Configuration	Performance	Notes
MVS only	Baseline	Large depth errors under large baselines
+ MDE features	Improved	Monocular depth as auxiliary
+ Depth consistency network	Further improved	Intelligent fusion of both depth cues
+ Reference view loss	Best	Additional geometric supervision

Key Findings¶

First generalizable Gaussian method to simultaneously achieve SOTA on both small-baseline and large-baseline settings.
The depth consistency network is the core contribution — removing it leads to significant performance drops under both baseline types.
Strong zero-shot generalization demonstrates that the method learns universal multi-baseline depth reasoning capabilities.

Highlights & Insights¶

Complementary MVS + MDE Fusion: Rather than naively concatenating features, a consistency network intelligently selects reliable information sources. This design is transferable to other tasks requiring fusion of multiple depth estimation modalities.
Unified Multi-Baseline Handling: The first work to address the baseline generalization problem in generalizable Gaussian Splatting, offering strong practical value.

Limitations & Future Work¶

Requires a pretrained monocular depth model as auxiliary input, increasing system complexity.
Performance remains limited under extreme large-baseline settings (complete absence of overlap).
Adaptive baseline detection to select different fusion strategies is a promising future direction.

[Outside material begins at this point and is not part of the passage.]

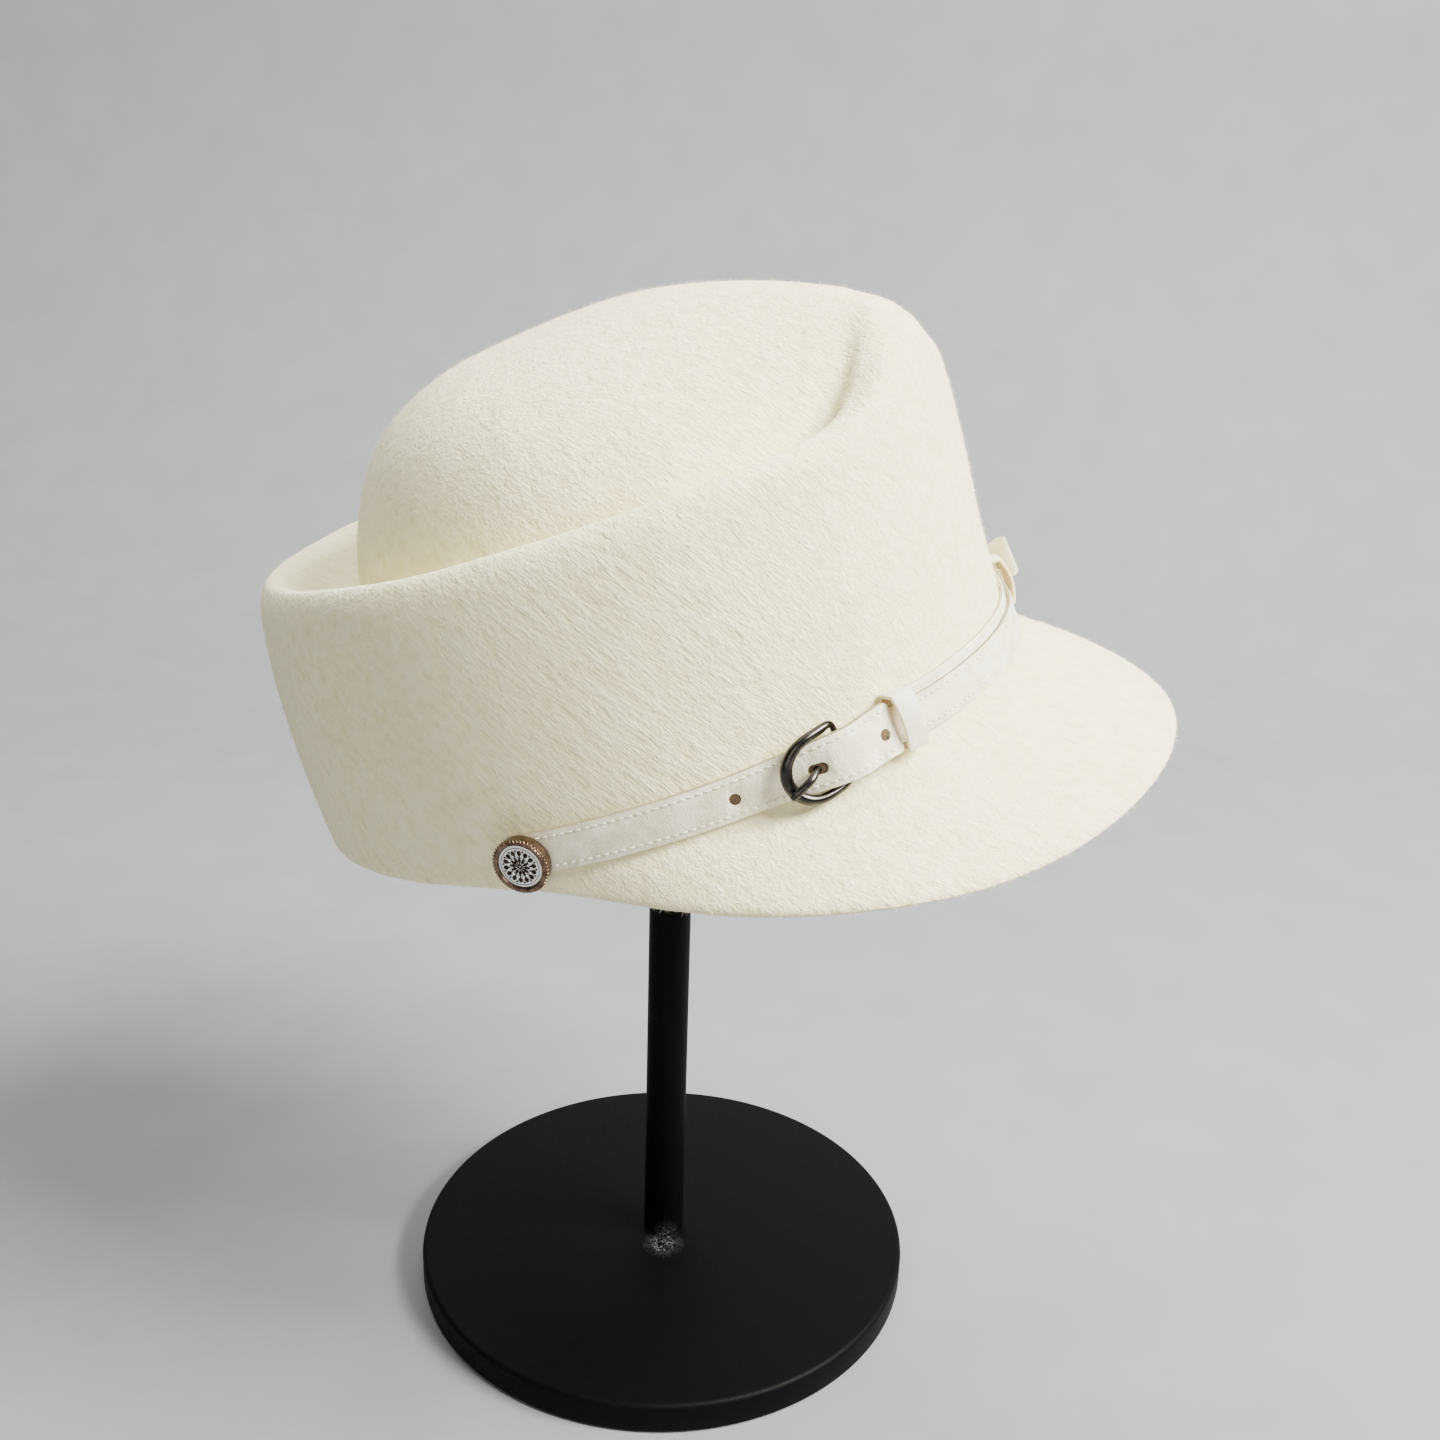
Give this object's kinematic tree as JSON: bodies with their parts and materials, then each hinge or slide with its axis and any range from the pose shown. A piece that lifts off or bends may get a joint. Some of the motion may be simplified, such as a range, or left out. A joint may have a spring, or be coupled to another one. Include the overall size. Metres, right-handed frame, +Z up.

vs. MuRF: MuRF relies on MVS density volumes, where density becomes diffuse under occlusion; this work addresses the problem from the perspective of depth accuracy in a unified manner.
vs. DepthSplat: DepthSplat fuses MVS and MDE via feature-level concatenation, whereas this work explicitly models the relationship between the two depth cues.

Rating¶

Novelty: ⭐⭐⭐⭐ Multi-baseline generalization is a novel problem; the consistency network design is effective.
Experimental Thoroughness: ⭐⭐⭐⭐ Multi-dataset evaluation with zero-shot validation.
Writing Quality: ⭐⭐⭐⭐ Problem motivation is clearly articulated.
Value: ⭐⭐⭐⭐ High practical value; multi-baseline scenarios are common in real-world applications.